In the listing below, find the line with "NO_TURN = (0, 0, 0)", then repeat exactly every line from the top through that one.

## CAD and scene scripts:
○ ○ ○ ○

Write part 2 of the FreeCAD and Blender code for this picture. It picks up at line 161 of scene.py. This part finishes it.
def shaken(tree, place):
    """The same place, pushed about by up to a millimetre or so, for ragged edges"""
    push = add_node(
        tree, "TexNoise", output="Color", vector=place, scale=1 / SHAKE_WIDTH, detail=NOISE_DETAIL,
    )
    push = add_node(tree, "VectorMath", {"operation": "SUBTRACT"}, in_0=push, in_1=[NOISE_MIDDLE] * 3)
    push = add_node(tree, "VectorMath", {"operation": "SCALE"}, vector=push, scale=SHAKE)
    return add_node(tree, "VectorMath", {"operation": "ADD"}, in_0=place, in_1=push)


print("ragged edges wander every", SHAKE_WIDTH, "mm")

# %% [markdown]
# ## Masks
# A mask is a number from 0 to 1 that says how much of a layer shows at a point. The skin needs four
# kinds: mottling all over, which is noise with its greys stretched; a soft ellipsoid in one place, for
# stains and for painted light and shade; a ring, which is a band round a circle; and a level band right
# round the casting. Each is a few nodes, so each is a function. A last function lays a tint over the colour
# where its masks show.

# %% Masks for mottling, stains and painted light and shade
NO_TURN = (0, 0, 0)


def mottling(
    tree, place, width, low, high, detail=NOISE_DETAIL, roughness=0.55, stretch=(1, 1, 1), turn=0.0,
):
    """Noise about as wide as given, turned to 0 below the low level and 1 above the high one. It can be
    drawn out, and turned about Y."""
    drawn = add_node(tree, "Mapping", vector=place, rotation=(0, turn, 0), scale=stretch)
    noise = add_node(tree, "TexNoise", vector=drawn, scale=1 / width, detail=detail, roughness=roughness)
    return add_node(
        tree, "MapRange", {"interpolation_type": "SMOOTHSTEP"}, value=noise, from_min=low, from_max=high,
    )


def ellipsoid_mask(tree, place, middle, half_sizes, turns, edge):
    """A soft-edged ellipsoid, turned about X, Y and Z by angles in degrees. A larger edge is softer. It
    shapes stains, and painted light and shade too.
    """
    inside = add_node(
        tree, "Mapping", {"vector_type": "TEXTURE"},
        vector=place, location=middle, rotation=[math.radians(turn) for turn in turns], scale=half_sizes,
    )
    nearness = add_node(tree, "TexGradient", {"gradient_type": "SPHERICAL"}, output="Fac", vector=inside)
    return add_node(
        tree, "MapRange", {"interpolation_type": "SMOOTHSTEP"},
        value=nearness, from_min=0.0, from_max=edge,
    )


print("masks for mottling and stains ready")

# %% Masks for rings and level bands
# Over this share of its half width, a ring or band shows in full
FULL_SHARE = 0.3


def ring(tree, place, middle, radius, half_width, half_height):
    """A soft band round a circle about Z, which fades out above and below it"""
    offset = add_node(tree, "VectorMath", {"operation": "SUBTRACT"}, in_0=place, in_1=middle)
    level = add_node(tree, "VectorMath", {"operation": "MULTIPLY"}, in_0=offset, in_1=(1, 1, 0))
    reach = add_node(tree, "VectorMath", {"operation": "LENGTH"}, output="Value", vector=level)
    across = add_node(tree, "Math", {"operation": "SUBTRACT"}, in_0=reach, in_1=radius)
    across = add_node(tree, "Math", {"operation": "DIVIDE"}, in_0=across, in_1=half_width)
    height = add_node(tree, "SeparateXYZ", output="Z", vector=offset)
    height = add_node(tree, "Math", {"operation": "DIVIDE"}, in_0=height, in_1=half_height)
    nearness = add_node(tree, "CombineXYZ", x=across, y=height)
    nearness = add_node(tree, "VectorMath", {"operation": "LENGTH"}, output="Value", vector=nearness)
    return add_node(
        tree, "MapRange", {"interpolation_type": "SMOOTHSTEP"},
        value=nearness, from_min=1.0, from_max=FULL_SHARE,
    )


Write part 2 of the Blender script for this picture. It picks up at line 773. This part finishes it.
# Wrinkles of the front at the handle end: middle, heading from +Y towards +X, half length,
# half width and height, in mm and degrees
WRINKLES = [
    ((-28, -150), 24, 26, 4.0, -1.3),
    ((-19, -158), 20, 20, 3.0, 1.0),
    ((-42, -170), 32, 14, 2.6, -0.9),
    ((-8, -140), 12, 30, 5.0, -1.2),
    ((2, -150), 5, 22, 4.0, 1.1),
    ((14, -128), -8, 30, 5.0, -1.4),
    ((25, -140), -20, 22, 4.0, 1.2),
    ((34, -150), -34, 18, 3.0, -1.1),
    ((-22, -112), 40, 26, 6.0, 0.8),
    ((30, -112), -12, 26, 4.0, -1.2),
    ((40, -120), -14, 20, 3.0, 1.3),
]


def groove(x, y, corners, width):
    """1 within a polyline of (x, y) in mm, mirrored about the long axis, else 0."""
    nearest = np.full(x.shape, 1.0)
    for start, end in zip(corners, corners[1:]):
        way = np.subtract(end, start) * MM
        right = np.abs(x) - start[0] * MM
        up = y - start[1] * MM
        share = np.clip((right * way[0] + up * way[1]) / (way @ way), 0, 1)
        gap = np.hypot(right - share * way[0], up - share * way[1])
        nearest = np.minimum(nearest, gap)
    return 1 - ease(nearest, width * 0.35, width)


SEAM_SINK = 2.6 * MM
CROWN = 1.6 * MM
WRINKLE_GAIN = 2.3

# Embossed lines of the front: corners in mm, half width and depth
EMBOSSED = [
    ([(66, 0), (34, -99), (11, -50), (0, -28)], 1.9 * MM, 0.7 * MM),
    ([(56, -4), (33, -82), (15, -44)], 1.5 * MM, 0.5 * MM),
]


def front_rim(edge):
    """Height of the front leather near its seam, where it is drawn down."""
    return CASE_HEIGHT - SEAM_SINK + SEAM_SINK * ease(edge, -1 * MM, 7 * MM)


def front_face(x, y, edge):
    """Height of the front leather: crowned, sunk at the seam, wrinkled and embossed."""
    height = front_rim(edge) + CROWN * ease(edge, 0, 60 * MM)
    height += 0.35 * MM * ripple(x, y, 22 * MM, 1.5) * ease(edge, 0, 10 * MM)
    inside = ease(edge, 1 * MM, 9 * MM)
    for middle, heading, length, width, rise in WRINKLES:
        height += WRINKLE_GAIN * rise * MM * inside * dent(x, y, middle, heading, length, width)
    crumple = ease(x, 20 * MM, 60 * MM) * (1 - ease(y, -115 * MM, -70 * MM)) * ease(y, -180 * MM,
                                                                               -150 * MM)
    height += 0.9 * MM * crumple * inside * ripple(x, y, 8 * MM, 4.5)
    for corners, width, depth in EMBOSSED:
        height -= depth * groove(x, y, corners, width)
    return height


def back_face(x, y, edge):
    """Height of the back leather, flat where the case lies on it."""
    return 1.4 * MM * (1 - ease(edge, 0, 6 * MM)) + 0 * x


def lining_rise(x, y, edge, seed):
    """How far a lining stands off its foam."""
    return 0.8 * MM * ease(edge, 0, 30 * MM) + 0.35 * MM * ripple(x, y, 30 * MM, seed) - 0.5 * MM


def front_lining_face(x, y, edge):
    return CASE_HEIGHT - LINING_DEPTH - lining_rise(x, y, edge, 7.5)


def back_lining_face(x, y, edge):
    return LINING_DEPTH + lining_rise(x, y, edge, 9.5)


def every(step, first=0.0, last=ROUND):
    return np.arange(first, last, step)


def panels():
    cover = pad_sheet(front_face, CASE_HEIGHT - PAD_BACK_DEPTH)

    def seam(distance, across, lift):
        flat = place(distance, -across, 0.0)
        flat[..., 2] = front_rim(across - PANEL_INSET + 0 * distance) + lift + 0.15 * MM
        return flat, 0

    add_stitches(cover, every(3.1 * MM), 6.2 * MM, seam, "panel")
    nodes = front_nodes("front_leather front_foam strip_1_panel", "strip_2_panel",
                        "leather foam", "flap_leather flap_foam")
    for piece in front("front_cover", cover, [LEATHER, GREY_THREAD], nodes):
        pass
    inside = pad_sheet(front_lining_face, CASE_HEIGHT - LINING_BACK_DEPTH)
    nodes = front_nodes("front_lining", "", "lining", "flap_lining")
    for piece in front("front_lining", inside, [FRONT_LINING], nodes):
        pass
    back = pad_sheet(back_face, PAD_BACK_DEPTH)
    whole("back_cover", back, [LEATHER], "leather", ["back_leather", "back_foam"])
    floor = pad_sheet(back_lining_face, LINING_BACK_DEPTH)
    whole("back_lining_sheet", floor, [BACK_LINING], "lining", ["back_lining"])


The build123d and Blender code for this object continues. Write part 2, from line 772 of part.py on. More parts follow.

○ ○ ○ ○

## FULL OUTPUT:
Write part 2 of the FreeCAD and Blender code for this picture. It picks up at line 161 of scene.py. This part finishes it.
def shaken(tree, place):
    """The same place, pushed about by up to a millimetre or so, for ragged edges"""
    push = add_node(
        tree, "TexNoise", output="Color", vector=place, scale=1 / SHAKE_WIDTH, detail=NOISE_DETAIL,
    )
    push = add_node(tree, "VectorMath", {"operation": "SUBTRACT"}, in_0=push, in_1=[NOISE_MIDDLE] * 3)
    push = add_node(tree, "VectorMath", {"operation": "SCALE"}, vector=push, scale=SHAKE)
    return add_node(tree, "VectorMath", {"operation": "ADD"}, in_0=place, in_1=push)


print("ragged edges wander every", SHAKE_WIDTH, "mm")

# %% [markdown]
# ## Masks
# A mask is a number from 0 to 1 that says how much of a layer shows at a point. The skin needs four
# kinds: mottling all over, which is noise with its greys stretched; a soft ellipsoid in one place, for
# stains and for painted light and shade; a ring, which is a band round a circle; and a level band right
# round the casting. Each is a few nodes, so each is a function. A last function lays a tint over the colour
# where its masks show.

# %% Masks for mottling, stains and painted light and shade
NO_TURN = (0, 0, 0)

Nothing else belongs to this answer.